1. The design of the triggering circuit 1 of the overvoltage protection connected via three poles to the spark gap 4 of the overvoltage protection, equipped with the first input terminal 2 and the second input terminal 3, characterized by the auxiliary electrode 7 of the spark gap 4, which is connected in series to the first varistor 8 and one end of the secondary winding 14 of the transformer 13, whose other end is connected to the second main electrode 6 of the spark gap 4 and to the second input terminal 3, whereas one end of the primary winding 15 of the transformer 13 is connected in series to the gas discharge tube 10, the second varistor 9, resistor 11 and capacitor 12, connected to the other end of the primary winding 15 of the transformer 13 connected to the second input terminal 3, whereas the junction connecting the second varistor 9 to the resistor 11 is interconnected with the junction, connecting the first input terminal 2 to the first main electrode 5 of the spark gap 4.

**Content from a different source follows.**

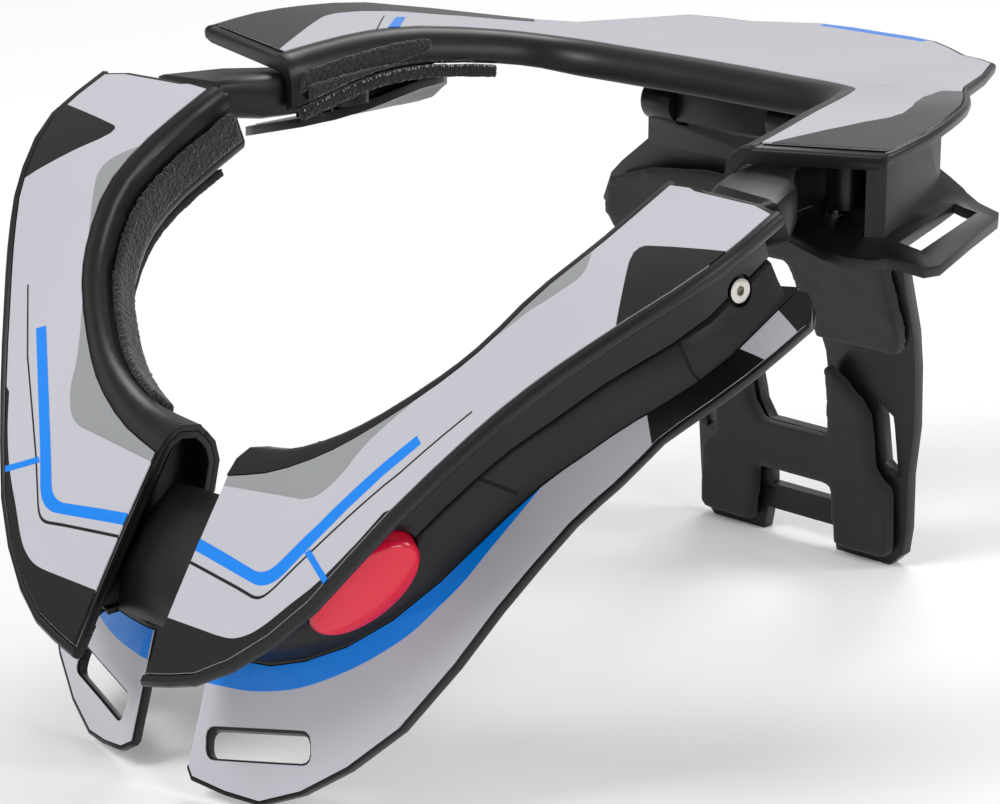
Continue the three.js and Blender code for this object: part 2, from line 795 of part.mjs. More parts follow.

2. The design of the triggering circuit 1 of the overvoltage protection subject to claim 1, wherein a thermosensitive disconnector 17 coupled with the thermal coupling 16 to the second varistor 9, which is either connected in series to the second varistor 9, or is connected to the link between the junction connecting the second varistor 9 to the resistor 11 and the junction connecting the first input terminal 2 to the first main electrode 5 of the spark gap 4, or the thermosensitive disconnector 17 is connected between the primary winding 15 of the transformer 13 and the gas discharge tube 10.